The RCMP are launching a confidential hotline to assist with their investigation into allegations of sexual abuse at the Nova Scotia Youth Centre between 1988 and 2017.
Police said Wednesday they have already taken statements from more than 70 people who say they were abused at the youth jail in Waterville, N.S., but believe there could be up to 200 in total.
They ask other survivors, and anyone with relevant information about the case, to come forward.
“If you, or someone you know, has experienced sexual assault while at Waterville, we want you to know we are here to support you,” said Const. Shannon Herbert, an investigator with Operation Headwind. “Anyone who chooses to come forward will be treated with dignity and respect.”
The hotline can be reached at 902-720-5313, or toll-free at 1-833-314-3475 from Monday to Friday between 8 a.m. and 4 p.m. A confidential voicemail is available after hours. Investigators can also be reached by email at email@example.com.
At a news conference Wednesday, police would not offer any information about the alleged perpetrator, including whether a single staff member or several were named, or whether former residents themselves were facing allegations.
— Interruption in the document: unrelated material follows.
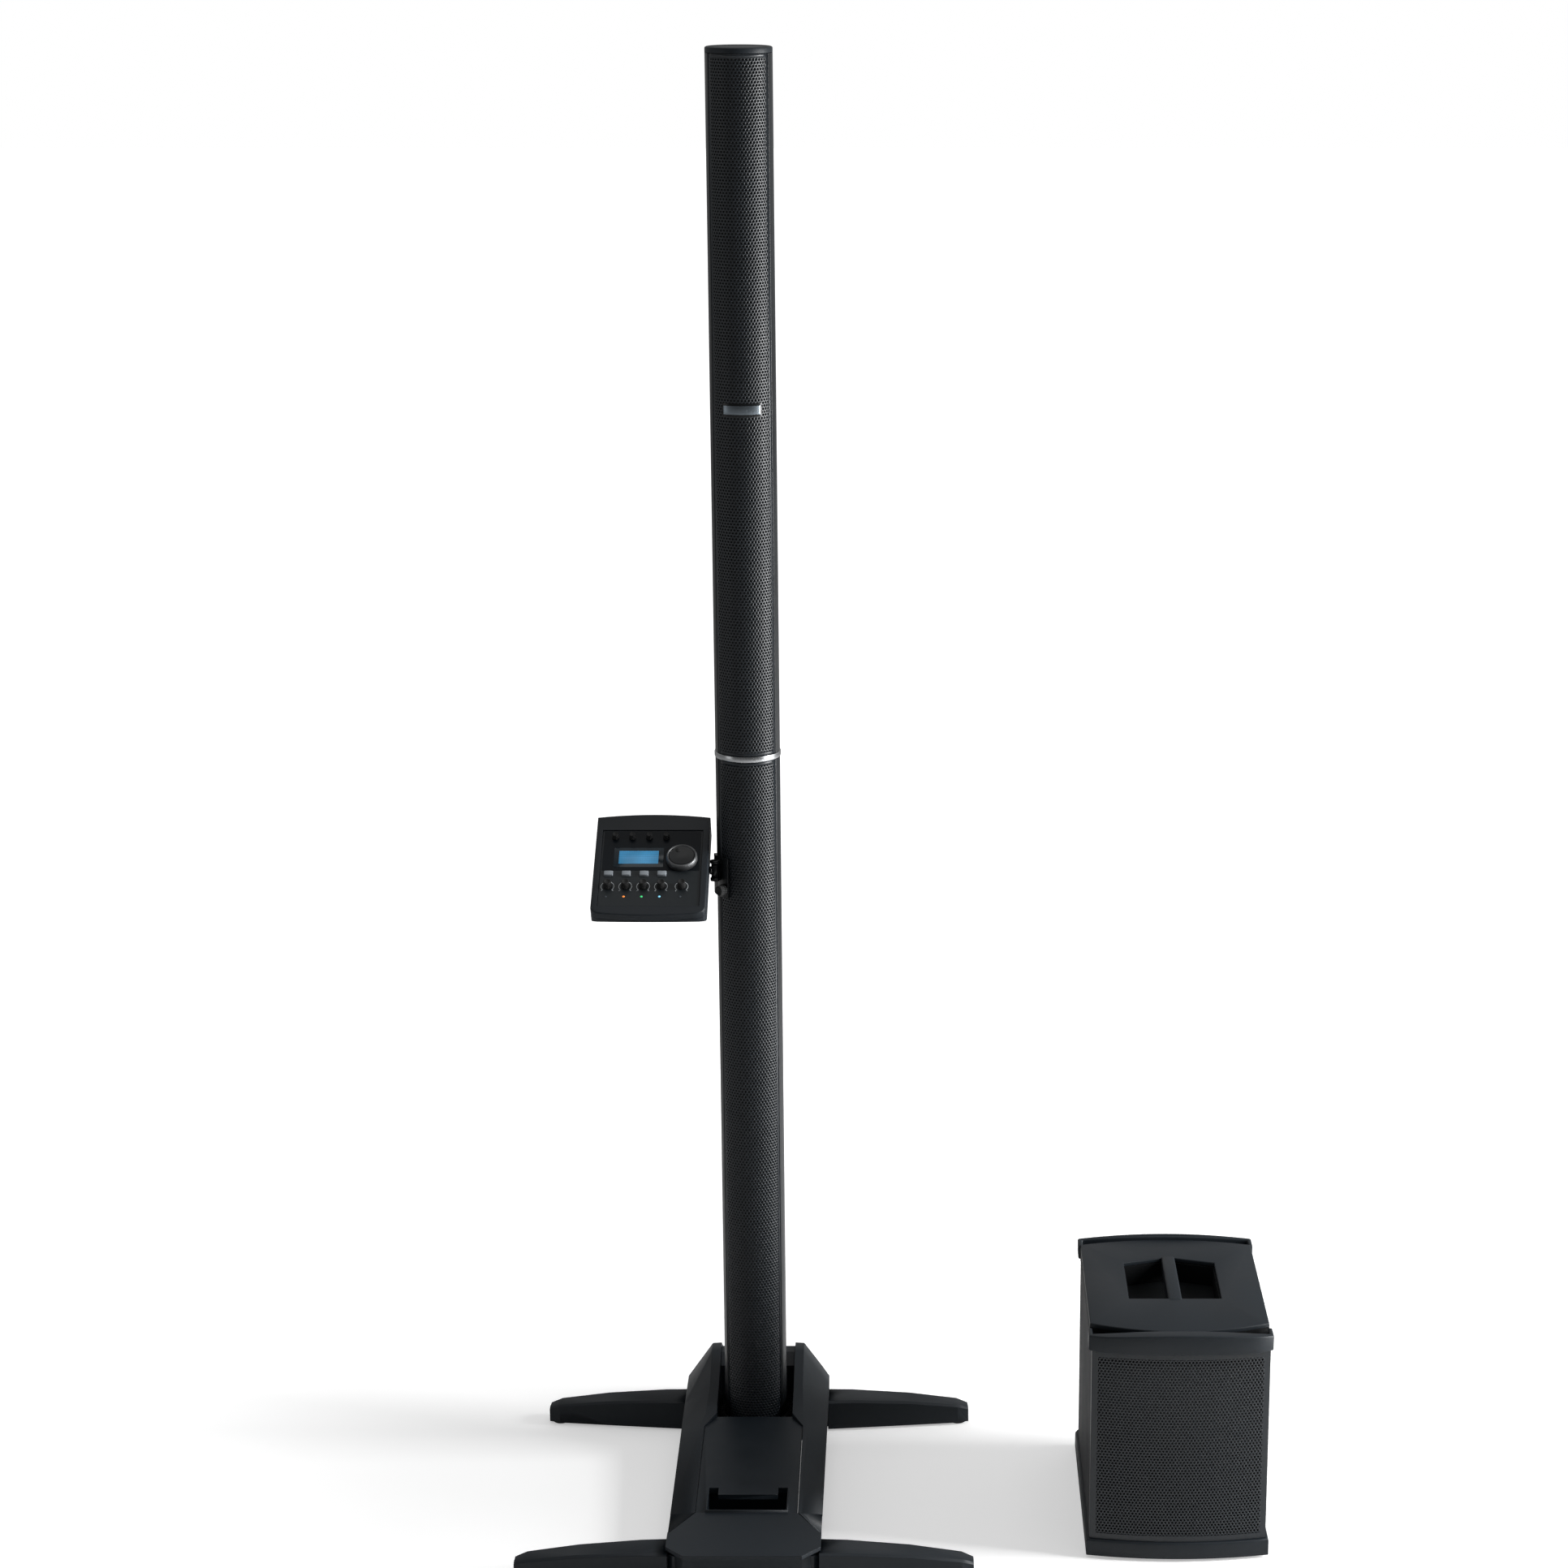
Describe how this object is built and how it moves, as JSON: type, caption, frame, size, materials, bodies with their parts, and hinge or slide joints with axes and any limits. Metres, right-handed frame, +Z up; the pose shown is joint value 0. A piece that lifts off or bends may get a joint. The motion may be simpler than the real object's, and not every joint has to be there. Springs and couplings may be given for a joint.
{
  "type": "column pa system",
  "caption": "Column loudspeaker system: slim two-part column on a low powered stand with folding legs, small mixer on a side arm, and a separate bass module.",
  "frame": {"origin": "on the floor under the column's axis, at the middle of the centre foot", "axes": "+Z up along the column, +X to the right seen from the front, front towards -Y"},
  "size_m": [1.0897, 0.662, 2.13],
  "materials": {
    "shell_aluminium": "satin",
    "grille_steel": "matte",
    "charcoal_plastic": "matte",
    "black_plastic": "satin",
    "satin_metal": "satin",
    "arm_steel": "satin",
    "chassis_steel": "matte",
    "cone_paper": "matte",
    "circuit_board": "matte",
    "foot_rubber": "matte",
    "screen_glass": "gloss",
    "button_grey": "matte",
    "cabinet_paint": "matte"
  },
  "bodies": {
    "stand": {"chassis_tray": "chassis_steel", "centre_foot": "foot_rubber", "column_socket": "black_plastic", "left_cheek": "charcoal_plastic", "right_cheek": "charcoal_plastic", "deck_cover": "charcoal_plastic", "nose_cover": "charcoal_plastic", "rear_cover": "charcoal_plastic", "connector_plate": "black_plastic", "mains_inlet": "black_plastic", "output_socket": "black_plastic", "amplifier_board": "circuit_board", "transformer": "circuit_board"},
    "power_switch": {"power_switch": "black_plastic"},
    "rear_right_leg": {"rear_right_leg": "charcoal_plastic"},
    "rear_left_leg": {"rear_left_leg": "charcoal_plastic"},
    "front_right_leg": {"front_right_leg": "charcoal_plastic"},
    "front_left_leg": {"front_left_leg": "charcoal_plastic"},
    "lower_column": {"lower_column_shell": "shell_aluminium", "lower_column_grille": "grille_steel", "lower_drivers": "cone_paper", "base_plug": "black_plastic", "head_collar": "black_plastic", "arm_clamp": "black_plastic"},
    "upper_column": {"upper_column_shell": "shell_aluminium", "upper_column_grille": "grille_steel", "upper_drivers": "cone_paper", "spigot": "black_plastic", "joint_ring": "satin_metal", "top_cap": "black_plastic", "badge_plate": "satin_metal"},
    "clamp_knob": {"clamp_knob": "black_plastic"},
    "swing_arm": {"swing_arm": "arm_steel"},
    "mixer": {"mixer_base": "charcoal_plastic", "mixer_panel": "black_plastic", "mixer_board": "circuit_board", "display_window": "screen_glass"},
    "selector_dial": {"selector_dial": "black_plastic"},
    "trim_knob_1": {"trim_knob_1": "black_plastic"},
    "trim_knob_2": {"trim_knob_2": "black_plastic"},
    "trim_knob_3": {"trim_knob_3": "black_plastic"},
    "trim_knob_4": {"trim_knob_4": "black_plastic"},
    "level_knob_1": {"level_knob_1": "black_plastic"},
    "level_knob_2": {"level_knob_2": "black_plastic"},
    "level_knob_3": {"level_knob_3": "black_plastic"},
    "level_knob_4": {"level_knob_4": "black_plastic"},
    "level_knob_5": {"level_knob_5": "black_plastic"},
    "push_button_1": {"push_button_1": "button_grey"},
    "push_button_2": {"push_button_2": "button_grey"},
    "push_button_3": {"push_button_3": "button_grey"},
    "push_button_4": {"push_button_4": "button_grey"},
    "bass_module": {"bass_cabinet": "cabinet_paint", "bass_top_cap": "charcoal_plastic", "bass_bottom_cap": "charcoal_plastic", "bass_grille": "grille_steel", "lower_woofer": "cone_paper", "upper_woofer": "cone_paper", "bass_port": "black_plastic", "bass_input_plate": "black_plastic"}
  },
  "joints": [
    {"name": "rear_right_leg_fold", "type": "hinge", "parent": "stand", "child": "rear_right_leg", "pos_m": [0.088, 0.083, 0], "axis": [0, 0, 1], "range_deg": [-94, 0]},
    {"name": "rear_left_leg_fold", "type": "hinge", "parent": "stand", "child": "rear_left_leg", "pos_m": [-0.088, 0.083, 0], "axis": [0, 0, 1], "range_deg": [0, 94]},
    {"name": "front_right_leg_fold", "type": "hinge", "parent": "stand", "child": "front_right_leg", "pos_m": [0.088, -0.425, 0], "axis": [0, 0, 1], "range_deg": [0, 88.5]},
    {"name": "front_left_leg_fold", "type": "hinge", "parent": "stand", "child": "front_left_leg", "pos_m": [-0.088, -0.425, 0], "axis": [0, 0, 1], "range_deg": [-88.5, 0]},
    {"name": "switch_rock", "type": "hinge", "parent": "stand", "child": "power_switch", "pos_m": [0.038, 0.1835, 0.033], "axis": [1, 0, 0], "range_deg": [0, 8]},
    {"name": "column_lift", "type": "slide", "parent": "stand", "child": "lower_column", "axis": [0, 0, 1], "range_m": [0, 0.15]},
    {"name": "upper_lift", "type": "slide", "parent": "lower_column", "child": "upper_column", "axis": [0, 0, 1], "range_m": [0, 0.12]},
    {"name": "clamp_turn", "type": "hinge", "parent": "lower_column", "child": "clamp_knob", "pos_m": [-0.04029, -0.04172, 0.917], "axis": [-0.6947, -0.7193, 0], "range_deg": [0, 360]},
    {"name": "arm_swing", "type": "hinge", "parent": "lower_column", "child": "swing_arm", "pos_m": [-0.04889, -0.03175, 0.945], "axis": [0, 0, 1], "range_deg": [-10, 45]},
    {"name": "mixer_tilt", "type": "hinge", "parent": "swing_arm", "child": "mixer", "pos_m": [-0.05749, -0.03175, 0.945], "axis": [1, 0, 0], "range_deg": [-30, 30]},
    {"name": "dial_turn", "type": "hinge", "parent": "mixer", "child": "selector_dial", "pos_m": [-0.09599, -0.05223, 0.96747], "axis": [0, -0.5, 0.866], "continuous": true},
    {"name": "trim_1_turn", "type": "hinge", "parent": "mixer", "child": "trim_knob_1", "pos_m": [-0.19599, -0.01239, 0.99047], "axis": [0, -0.5, 0.866], "range_deg": [-150, 150]},
    {"name": "trim_2_turn", "type": "hinge", "parent": "mixer", "child": "trim_knob_2", "pos_m": [-0.17099, -0.01239, 0.99047], "axis": [0, -0.5, 0.866], "range_deg": [-150, 150]},
    {"name": "trim_3_turn", "type": "hinge", "parent": "mixer", "child": "trim_knob_3", "pos_m": [-0.14599, -0.01239, 0.99047], "axis": [0, -0.5, 0.866], "range_deg": [-150, 150]},
    {"name": "trim_4_turn", "type": "hinge", "parent": "mixer", "child": "trim_knob_4", "pos_m": [-0.12099, -0.01239, 0.99047], "axis": [0, -0.5, 0.866], "range_deg": [-150, 150]},
    {"name": "level_1_turn", "type": "hinge", "parent": "mixer", "child": "level_knob_1", "pos_m": [-0.20199, -0.09813, 0.94097], "axis": [0, -0.5, 0.866], "range_deg": [-150, 150]},
    {"name": "level_2_turn", "type": "hinge", "parent": "mixer", "child": "level_knob_2", "pos_m": [-0.17599, -0.09813, 0.94097], "axis": [0, -0.5, 0.866], "range_deg": [-150, 150]},
    {"name": "level_3_turn", "type": "hinge", "parent": "mixer", "child": "level_knob_3", "pos_m": [-0.14999, -0.09813, 0.94097], "axis": [0, -0.5, 0.866], "range_deg": [-150, 150]},
    {"name": "level_4_turn", "type": "hinge", "parent": "mixer", "child": "level_knob_4", "pos_m": [-0.12399, -0.09813, 0.94097], "axis": [0, -0.5, 0.866], "range_deg": [-150, 150]},
    {"name": "level_5_turn", "type": "hinge", "parent": "mixer", "child": "level_knob_5", "pos_m": [-0.09399, -0.09813, 0.94097], "axis": [0, -0.5, 0.866], "range_deg": [-150, 150]},
    {"name": "button_1_press", "type": "slide", "parent": "mixer", "child": "push_button_1", "axis": [0, 0.5, -0.866], "range_m": [0, 0.0015], "stiffness_N_per_m": 200, "springref_m": -0.0005},
    {"name": "button_2_press", "type": "slide", "parent": "mixer", "child": "push_button_2", "axis": [0, 0.5, -0.866], "range_m": [0, 0.0015], "stiffness_N_per_m": 200, "springref_m": -0.0005},
    {"name": "button_3_press", "type": "slide", "parent": "mixer", "child": "push_button_3", "axis": [0, 0.5, -0.866], "range_m": [0, 0.0015], "stiffness_N_per_m": 200, "springref_m": -0.0005},
    {"name": "button_4_press", "type": "slide", "parent": "mixer", "child": "push_button_4", "axis": [0, 0.5, -0.866], "range_m": [0, 0.0015], "stiffness_N_per_m": 200, "springref_m": -0.0005},
    {"name": "bass_module_lift", "type": "slide", "parent": "stand", "child": "bass_module", "axis": [0, 0, 1], "range_m": [0, 0.3]}
  ]
}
No arrests have yet been made, and no charges have been laid.
RCMP said while their current investigation began in 2019, they had previously received reports of abuse, but their investigations at the time did not yield sufficient evidence to lay charges.
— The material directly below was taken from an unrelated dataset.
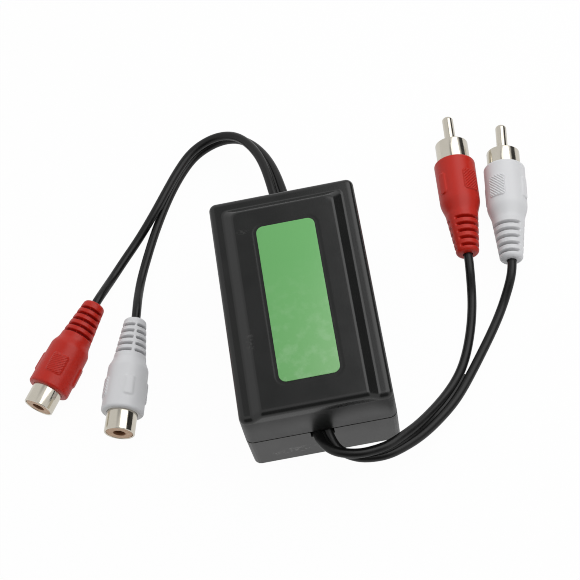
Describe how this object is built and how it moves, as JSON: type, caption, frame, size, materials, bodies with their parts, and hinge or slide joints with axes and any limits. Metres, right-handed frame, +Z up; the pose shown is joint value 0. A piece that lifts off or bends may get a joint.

To date, all 70 people who have provided statements to police have been male, but police said they are not ruling out that girls could also have been abused.
Class-action lawsuit ongoing
A class-action lawsuit was filed in 2019 on behalf of three men who say they were subjected to sexual abuse during their stay at the Nova Scotia Youth Centre dating back to the youth correctional centre’s opening in 1988.
They say the abuse by a swim instructor at the facility included sexual assault, unwanted touching and sexual touching and improper viewing of them while they were undressed in changing rooms.
The men leading the class action were between 16 and 18 years old at the time of the incidents.
The province’s notice of defence, filed in the Supreme Court of Nova Scotia in 2019, says the men’s allegations were made against Donald Douglas Williams, who was employed at the provincially operated facility from 1988 to 2017.
The lawsuit automatically includes anyone who lived at the facility during those years and who alleges they were abused by the swim instructor.
None of the allegations have been tested in court.
The lawyer leading the class-action lawsuit, Mike Dull of Valent Legal, said his firm has been in contact with nearly 200 people with allegations of sexual misconduct by the swim instructor, but he expects the true number of survivors is likely at least double that figure.
“From past experiences where there’s allegations of institutional abuse, most people don’t come forward,” he said. “Most people would rather not go through that trauma or retriggering process and speak with policing or lawyers.”
Dull said members of the class action have a complicated history with policing agencies, as they were once incarcerated at a correctional facility, and a “shockingly large amount” have been in and out of prison since their stints at the Nova Scotia Youth Centre.
“It has been really difficult to convince these victims of crimes themselves to come forward to the policing agencies that they have innate distrust for and speak their truth to them.”
But Dull said the RCMP has fostered trust with the first few people who have come forward, and that has had a snowball effect, convincing others to share their experience with police.
“The announcement today — I know for sure because I’ve spoken with about a dozen men just today about this — they feel that their allegations are being treated seriously, with respect and that they’re being validated, and that’s been absolutely huge.… It feels really good for these people who thought they would be suffering in silence their whole lives.”
The class action alleges residents made multiple independent reports of sexual abuse and misconduct by the swim instructor, but no effective action was taken.
It also states that the province knew shortly after it hired the swim instructor that he was “sexually inappropriate with male youth” but did not take appropriate steps to address the behaviour.
The province was negligent because it was responsible for the care of residents and failed to safeguard their physical and emotional needs, the statement of claim says.
The lawsuit seeks compensation for emotional and psychological harm, payment for rehabilitation and counselling and punitive damages.
The province denies it was negligent and says residents did not previously report any abuse. The statement of defence also calls into question the three men’s participation in the aquatics program during their stays at the correctional centre.
In an email on Wednesday, Department of Justice spokesperson Deborah Bayer said the province was taking the allegations seriously and is co-operating with RCMP as it investigates.
“The safety and security of those in our custody remains a priority,” Bayer wrote. “The individual referenced in the class action lawsuit is no longer an employee of the province.”
Since the matter is before the court, the Justice Department is not able to comment further, Bayer added.